◆ Supplied material ◆
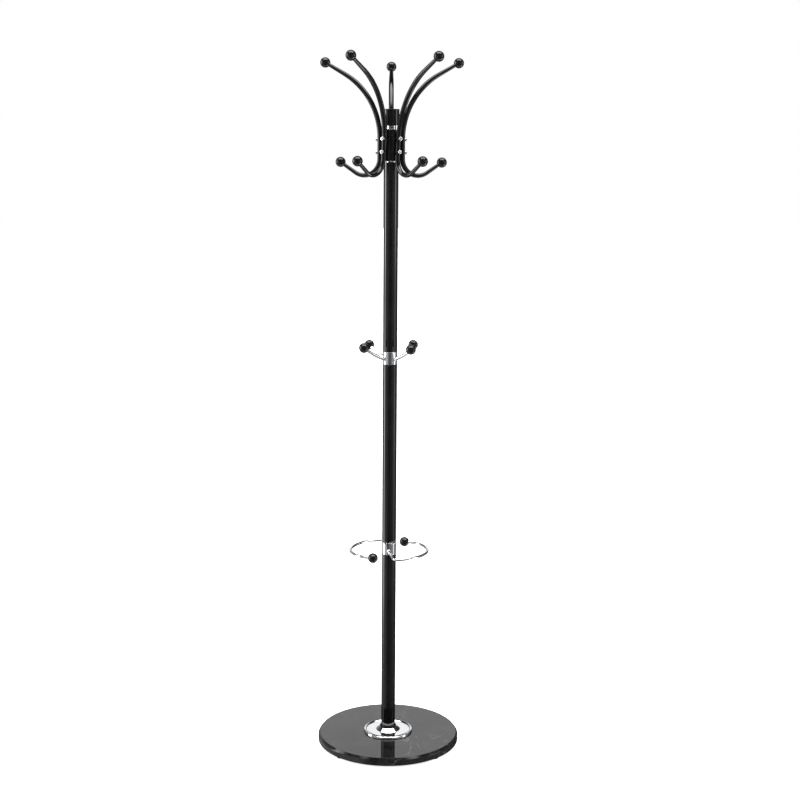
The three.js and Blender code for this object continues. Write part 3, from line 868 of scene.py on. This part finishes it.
---
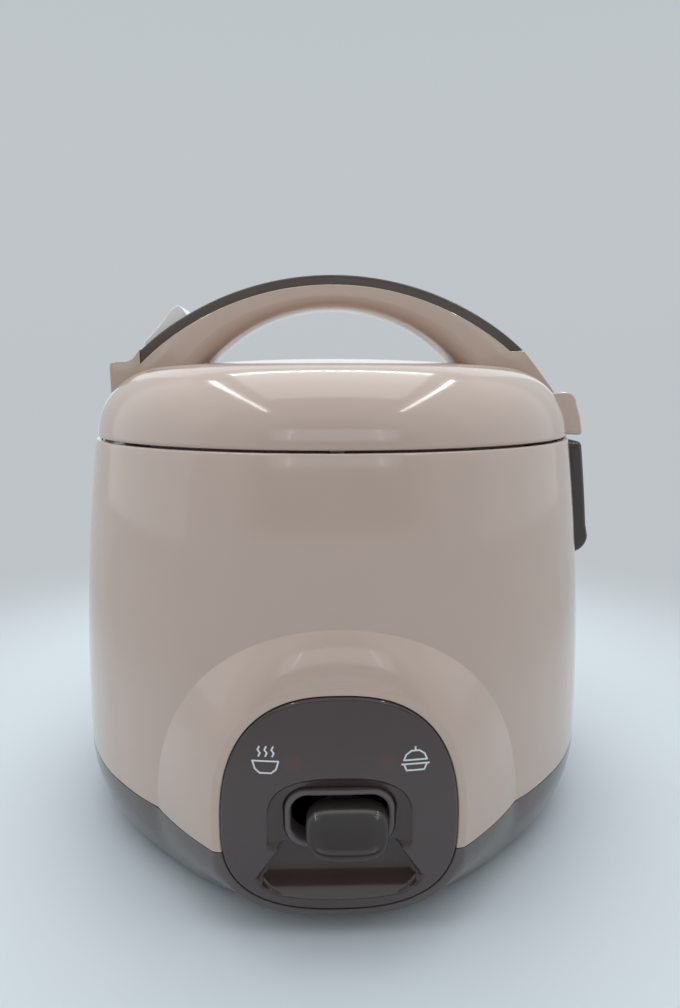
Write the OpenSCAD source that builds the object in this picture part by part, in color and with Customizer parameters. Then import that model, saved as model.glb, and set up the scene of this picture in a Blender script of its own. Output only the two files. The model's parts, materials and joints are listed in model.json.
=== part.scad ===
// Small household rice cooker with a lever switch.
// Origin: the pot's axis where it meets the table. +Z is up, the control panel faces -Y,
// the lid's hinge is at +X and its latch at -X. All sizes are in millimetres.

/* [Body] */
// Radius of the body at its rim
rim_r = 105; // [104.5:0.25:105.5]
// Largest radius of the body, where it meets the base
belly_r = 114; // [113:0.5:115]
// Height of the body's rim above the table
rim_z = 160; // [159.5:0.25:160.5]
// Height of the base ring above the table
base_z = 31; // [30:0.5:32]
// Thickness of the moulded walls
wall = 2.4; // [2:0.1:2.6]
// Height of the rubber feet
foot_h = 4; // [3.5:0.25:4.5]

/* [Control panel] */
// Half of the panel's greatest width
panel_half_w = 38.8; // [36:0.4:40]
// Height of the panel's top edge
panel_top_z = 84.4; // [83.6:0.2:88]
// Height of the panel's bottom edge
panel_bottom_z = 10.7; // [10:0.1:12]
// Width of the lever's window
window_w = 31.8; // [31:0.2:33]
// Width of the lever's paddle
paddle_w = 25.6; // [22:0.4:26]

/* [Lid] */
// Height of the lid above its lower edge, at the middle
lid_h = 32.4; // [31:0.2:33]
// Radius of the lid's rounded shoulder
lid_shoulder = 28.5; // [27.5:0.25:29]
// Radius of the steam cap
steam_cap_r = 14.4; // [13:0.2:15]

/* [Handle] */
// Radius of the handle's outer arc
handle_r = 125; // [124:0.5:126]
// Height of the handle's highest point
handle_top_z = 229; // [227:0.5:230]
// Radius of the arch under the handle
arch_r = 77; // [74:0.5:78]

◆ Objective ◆
Look back at the data above. Transcribe exactly the lines starting at the line that contains "Write the OpenSCAD" and ending at the line that contains "foot_h = 4; // [3.5:0.25:4.5]".

◆ Complete response ◆
Write the OpenSCAD source that builds the object in this picture part by part, in color and with Customizer parameters. Then import that model, saved as model.glb, and set up the scene of this picture in a Blender script of its own. Output only the two files. The model's parts, materials and joints are listed in model.json.
=== part.scad ===
// Small household rice cooker with a lever switch.
// Origin: the pot's axis where it meets the table. +Z is up, the control panel faces -Y,
// the lid's hinge is at +X and its latch at -X. All sizes are in millimetres.

/* [Body] */
// Radius of the body at its rim
rim_r = 105; // [104.5:0.25:105.5]
// Largest radius of the body, where it meets the base
belly_r = 114; // [113:0.5:115]
// Height of the body's rim above the table
rim_z = 160; // [159.5:0.25:160.5]
// Height of the base ring above the table
base_z = 31; // [30:0.5:32]
// Thickness of the moulded walls
wall = 2.4; // [2:0.1:2.6]
// Height of the rubber feet
foot_h = 4; // [3.5:0.25:4.5]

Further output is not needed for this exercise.